Habría que ser muy marmolillo para no reconocer que la decadencia de la oratoria cara a cara la tenemos bien merecida esa interminable pléyade de muletillas académicos que saltamos al ruedo tan escasos de torería, que mereceríamos ser arrastrados nosotros mismos al corralón por las mulillas, y no a la inversa, después de la faena. Cuánto sopor, cuánta incapacidad de decir , cuánto miedo a dejar atrás las cuartillas incubadas por la gallina clueca, cuánta miopía incapaz de alzar la vista, y tutear al auditorio cada a cara, pegaditos al capote. A los buenos profesores alemanes, que llevaban escritas y siempre renovadas sus clases (Vorlesungen, lecturas en voz alta) yo lograba seguirles, pero a la mayoría de los que te hacían contar ovejas hasta la dormición final, a esas nada de pan ni de sal, porque decían tonterías en cuatro idiomas

Dicho, como queda, que el éxito de las lecciones y conferencias aburridas llama a su contrario, es decir, a no aguantar dos minutos siguiendo a un mismo tribuno, nada tiene de raro que llenen los estadios con sus “conciertos” las horrendos fritangas de berreadores sobre escenarios mugrosos. Peor aún, en lo a mi atinente, heme aquí teniendo que pagar esos platos rotos garabateando pequeños artículos llenos de anécdotas y chascarrillos, a ver si de ese modo no se me van los lectores a la tercera línea del texto o textículo. Y, claro, eso no les gusta a quienes me reprochan tales faenas de aliño.

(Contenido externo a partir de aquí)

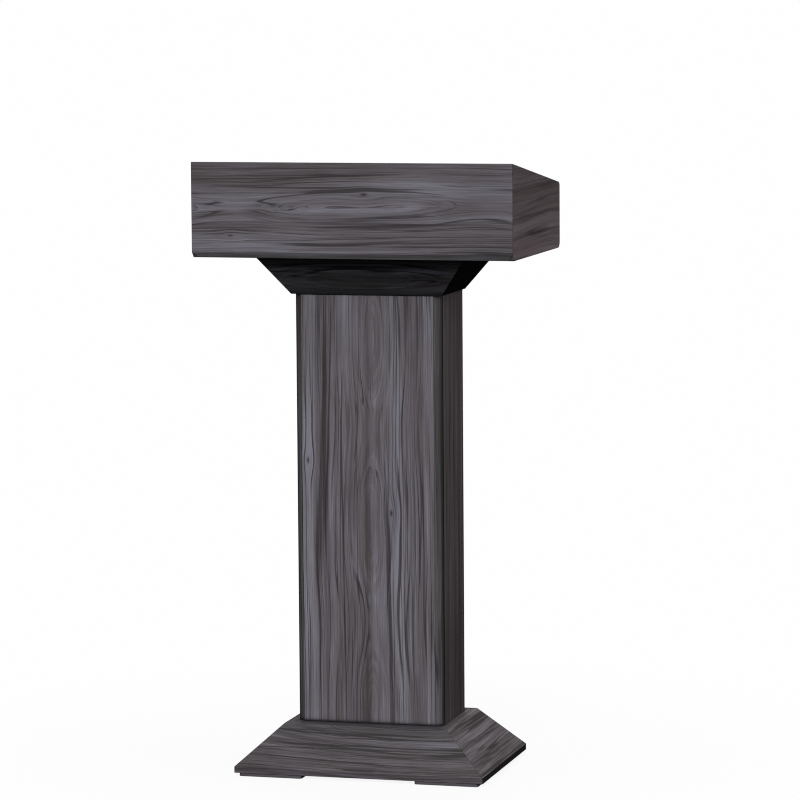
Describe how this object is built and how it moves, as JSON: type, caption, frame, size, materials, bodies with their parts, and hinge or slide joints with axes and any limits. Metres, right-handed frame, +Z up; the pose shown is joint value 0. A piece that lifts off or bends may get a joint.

Los obreros de antes, de hace sesenta años, se me enfadaban cuando descubrían en mis textos de divulgación alguna palabra difícil para ellos, incluso me reprochaban no elegir vocablos más a la altura del pueblo, pero yo, pobre masoquista, siempre les hacía caso sin tan siquiera preguntarles por qué ellos no ponían también un mínimo de su parte comprándose algún pequeño diccionario, como gustaban hacer los militantes del siglo anterior. Hoy ya nadie me exige nada, ni siquiera que diga más clarito las cosas, aunque los censores de Franco conocían perfectamente que mis folletos contenían la suficiente claridad como para ser inmisericordemente censurados, tanto que hube de pasarme al psuedónimo. ¿Qué yo escriba más claro?

Ahora bien, ¿quién se acuerda hoy de los diccionarios, my God? Ninguna necesidad de ellos, pues los iconos, los emóticos, los espasmóticos y las escrituras jibarizadas son su territorio jérguico y pélvico. Pero hay que plantar cara y no llorar como Boabdil entregando circunflexos al poder las llaves de nuestra escritura. En fin, aunque nos quejemos, debemos ser un poco más inteligentes y seguir buscando la comunicación fluida, inteligible y didáctica, como lo hago una vez más trayendo a colación textos con inteligencia tan críica como este de Juan de Timoneda, aunque dicho autor esté bastante olvidado: “En cierta batalla de Nápoles, teniendo un soldado a su enemigo debajo de sí, y con la boca en tierra para darle de puñaladas, rogábale el caído que le dejase volverse cara arriba, y que le matase entonces. Preguntóle que por qué y respondió: ‘Porque si mis amigos me encontraran muerto, no se avergüencen las heridas en las espaldas’”1.

Y hasta Max Weber.

1 Timoneda, J. de: Sobremesa y alivio de caminantes. Editorial Gredos, Madrid, 1964, cuento LIII.